Media Advisory - Amyotrophic Lateral Sclerosis (ALS) Society of Canada -
Vincent Damphousse

Invitation to the Health, Sports and Community Media

TORONTO, April 28 /CNW/ - The ALS Society of Canada to award former NHLer Vincent Damphousse and his wife Allana with an Honourary Life Member Award in recognition of their volunteer contributions to Canada's ALS (Lou Gehrig's Disease) community at a special Awards Dinner, on Saturday May 1st, 2010, in conjunction with ALS Canada's Annual General Meeting and Sixth Annual Research Forum.

    
    WHO:      Vincent and Allana Damphousse, official spokespersons of The
              ALS Society of Quebec
              Dr. Denise Figlewicz, PhD, vice president of research, ALS
              Canada
              Dr. Heather Durham, PhD, professor, department of
              neurology/neurosurgery Montreal Neurological Institute, McGill
              University
              Dr. Charles Krieger, PhD, clinician researcher, Vancouver
              Coastal Health ALS program
              Other special guests include: Michael Gardner, Chair of the ALS
              Canada board of directors and David Cameron, President & CEO,
              ALS Canada

    WHAT:     Interview and photo opportunity with Vincent and Allana
              Damphousse, top Canadian researchers/clinicians and ALS
              executives

    WHEN:     Saturday May 1st, 2010 at 6:00 PM (Cocktail), 7:00 PM (Dinner)
              RSVP required

    WHERE:    The Sheraton Gateway Hotel (Terminal 3) Toronto International
              Airport, Alpine Foyer * complimentary parking
    

ABOUT ALS

Amyotrophic Lateral Sclerosis, or ALS, is a devastating and fatal neuromuscular disease. It is sometimes called Lou Gehrig's disease after the legendary New York Yankees first baseman, Lou Gehrig, who lost his battle with ALS at age 38.

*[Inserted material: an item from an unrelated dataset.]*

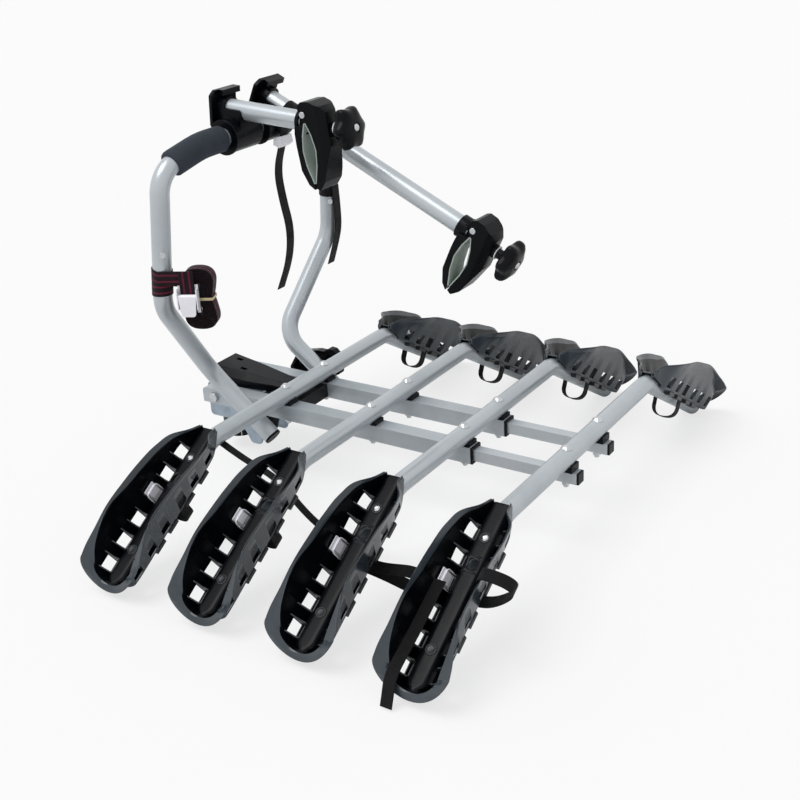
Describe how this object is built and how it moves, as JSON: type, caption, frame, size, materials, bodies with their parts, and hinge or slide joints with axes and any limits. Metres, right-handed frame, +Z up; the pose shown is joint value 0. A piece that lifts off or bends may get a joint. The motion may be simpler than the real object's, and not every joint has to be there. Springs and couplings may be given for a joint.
{
  "type": "hitch bike rack",
  "caption": "Tow-ball bike rack with wheel trays on tilting beams, a folding upright and clamp arms with hinged frame jaws.",
  "frame": {"origin": "centre of the tow ball in the socket", "axes": "+X leads away from the car, +Y runs along the wheel rails, +Z is up"},
  "size_m": [0.8825, 1.1246, 0.7182],
  "materials": {
    "silver_tube": "satin silver",
    "silver_beam": "satin silver",
    "black_plastic": "fine grain",
    "tray_plastic": "moulded, slightly glossy",
    "black_steel": "powder coat",
    "knob_plastic": "moulded",
    "foam": "foam grip",
    "pad_rubber": "soft",
    "zinc": "zinc plated",
    "buckle_metal": "pressed and plated",
    "webbing": "woven",
    "striped_webbing": "woven, with red stripes",
    "band_rubber": "rubber"
  },
  "bodies": {
    "hitch": {"hitch_bracket": "black_steel", "ball_socket": "black_steel", "hitch_bolts": "zinc", "hitch_cover": "black_plastic"},
    "clamp_jaw": {"clamp_jaw": "black_steel"},
    "handwheel": {"handwheel": "knob_plastic"},
    "platform": {"rail_1": "silver_tube", "rail_2": "silver_tube", "rail_3": "silver_tube", "rail_4": "silver_tube", "beam_near": "silver_beam", "beam_far": "silver_beam", "cross_tube": "black_steel", "beam_collars": "black_plastic", "extension_tubes": "silver_tube", "end_plugs": "black_plastic", "rail_saddles": "black_plastic", "rail_fixings": "zinc", "tray_screws": "zinc", "pivot_bolts": "zinc", "tray_straps": "webbing", "tray_buckles": "buckle_metal", "tray_1_near": "tray_plastic", "tray_1_far": "tray_plastic", "tray_2_near": "tray_plastic", "tray_2_far": "tray_plastic", "tray_3_near": "tray_plastic", "tray_3_far": "tray_plastic", "tray_4_near": "tray_plastic", "tray_4_far": "tray_plastic"},
    "upright": {"upright_frame": "silver_tube", "grip": "foam", "upright_plugs": "black_plastic", "upright_rivets": "zinc", "lever_pin": "zinc", "leg_straps": "striped_webbing", "tie_buckle": "buckle_metal", "rubber_band": "band_rubber"},
    "lock_lever": {"lock_lever": "black_plastic"},
    "tie_cam": {"tie_cam": "buckle_metal"},
    "band_1": {"arm_band_1": "black_plastic"},
    "band_2": {"arm_band_2": "black_plastic"},
    "arm_1": {"arm_bracket_1": "black_plastic", "arm_tube_1": "silver_tube", "jaw_claw_1": "black_plastic", "jaw_pin_1": "zinc", "claw_pad_1": "pad_rubber"},
    "arm_2": {"arm_bracket_2": "black_plastic", "arm_tube_2": "silver_tube", "jaw_claw_2": "black_plastic", "jaw_pin_2": "zinc", "claw_pad_2": "pad_rubber", "arm_strap": "webbing", "strap_buckle": "buckle_metal"},
    "block_1": {"jaw_block_1": "black_plastic", "block_pad_1": "pad_rubber"},
    "block_2": {"jaw_block_2": "black_plastic", "block_pad_2": "pad_rubber"},
    "knob_1": {"jaw_knob_1": "knob_plastic"},
    "knob_2": {"jaw_knob_2": "knob_plastic"}
  },
  "joints": [
    {"name": "platform_tilt", "type": "hinge", "parent": "hitch", "child": "platform", "pos_m": [0.01, 0, 0.08], "axis": [0, 1, 0], "range_deg": [0, 40]},
    {"name": "upright_fold", "type": "hinge", "parent": "platform", "child": "upright", "pos_m": [0.13, 0, 0.082], "axis": [0, 1, 0], "range_deg": [0, 17]},
    {"name": "lock_lever_turn", "type": "hinge", "parent": "upright", "child": "lock_lever", "pos_m": [0.118, 0, 0.088], "axis": [0, 1, 0], "range_deg": [0, 30]},
    {"name": "clamp_jaw_slide", "type": "slide", "parent": "hitch", "child": "clamp_jaw", "axis": [1, 0, 0], "range_m": [0, 0.006]},
    {"name": "handwheel_spin", "type": "hinge", "parent": "clamp_jaw", "child": "handwheel", "pos_m": [0.06, 0, 0.014], "axis": [1, 0, 0], "range_deg": [0, 720]},
    {"name": "band_1_slide", "type": "slide", "parent": "upright", "child": "band_1", "axis": [0, 1, 0], "range_m": [-0.005, 0.008]},
    {"name": "band_2_slide", "type": "slide", "parent": "upright", "child": "band_2", "axis": [0, 1, 0], "range_m": [-0.008, 0.004]},
    {"name": "arm_1_swing", "type": "hinge", "parent": "band_1", "child": "arm_1", "pos_m": [0.1004, -0.03, 0.5855], "axis": [0, 1, 0], "range_deg": [-80, 40]},
    {"name": "arm_2_swing", "type": "hinge", "parent": "band_2", "child": "arm_2", "pos_m": [0.1004, 0.06, 0.5855], "axis": [0, 1, 0], "range_deg": [-80, 6]},
    {"name": "jaw_1_open", "type": "hinge", "parent": "arm_1", "child": "block_1", "pos_m": [0.26435, -0.03, 0.63204], "axis": [0, -1, 0], "range_deg": [0, 25]},
    {"name": "knob_1_spin", "type": "hinge", "parent": "block_1", "child": "knob_1", "pos_m": [0.3283, -0.03, 0.60892], "axis": [0.9898, 0, 0.1426], "range_deg": [0, 1080]},
    {"name": "jaw_2_open", "type": "hinge", "parent": "arm_2", "child": "block_2", "pos_m": [0.53098, 0.06, 0.43905], "axis": [0, -1, 0], "range_deg": [0, 25]},
    {"name": "knob_2_spin", "type": "hinge", "parent": "block_2", "child": "knob_2", "pos_m": [0.5751, 0.06, 0.39282], "axis": [0.8973, 0, -0.4415], "range_deg": [0, 1080]},
    {"name": "tie_cam_turn", "type": "hinge", "parent": "upright", "child": "tie_cam", "pos_m": [0.13318, -0.24114, 0.355], "axis": [-0.9003, -0.4352, 0], "range_deg": [0, 80]}
  ],
  "couplings": [
    {"joint": "handwheel_spin", "follows": "clamp_jaw_slide", "rad_per_m": 2094.4},
    {"joint": "jaw_1_open", "follows": "knob_1_spin", "ratio": 0.023148},
    {"joint": "jaw_2_open", "follows": "knob_2_spin", "ratio": 0.023148}
  ]
}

ALS, more commonly known as Lou Gehrig's disease, is a rapidly progressive and fatal neuromuscular disease that causes the degeneration of nerve cells in the brain and spinal cord. As the nerve cells die, people with ALS lose control of their muscles, which makes breathing, eating and even smiling almost impossible. Eighty per cent of those diagnosed will die within two to five years. There are approximately 2,500 - 3,000 Canadians living with ALS today

There is no way to predict who will develop ALS - it strikes men and women of all ethnicities, all over the world. While symptoms usually first appear in middle age, the disease can also have its onset as early as the teen years.

ALS Society of Canada

The ALS Society of Canada, founded in 1977, is the only national voluntary health organization dedicated solely to the fight against ALS and support for those living with ALS. The Society funds research towards a cure for ALS, supports our provincial partners in the provision of quality care for those living with ALS, and provides information to build awareness about the disease.

Sixth Annual Research Forum

The sixth annual research forum is being held this weekend - May 1-3 in Toronto. The forum brings together the Canadian research community to discuss the underlying biology of ALS, the development of effective therapies, and improvements in the quality of care for ALS patients and their families. More than 100 researchers and young investigators are attending this three-day conference.

Honourary Life Member Award

Honourary Life members are named in recognition of an extraordinary volunteer contribution to the Canadian ALS community. The Honourary Life Member recipients this year are: Vincent and Allana Damphouse, Dr. Charles Krieger and John and Madonna Kavanagh.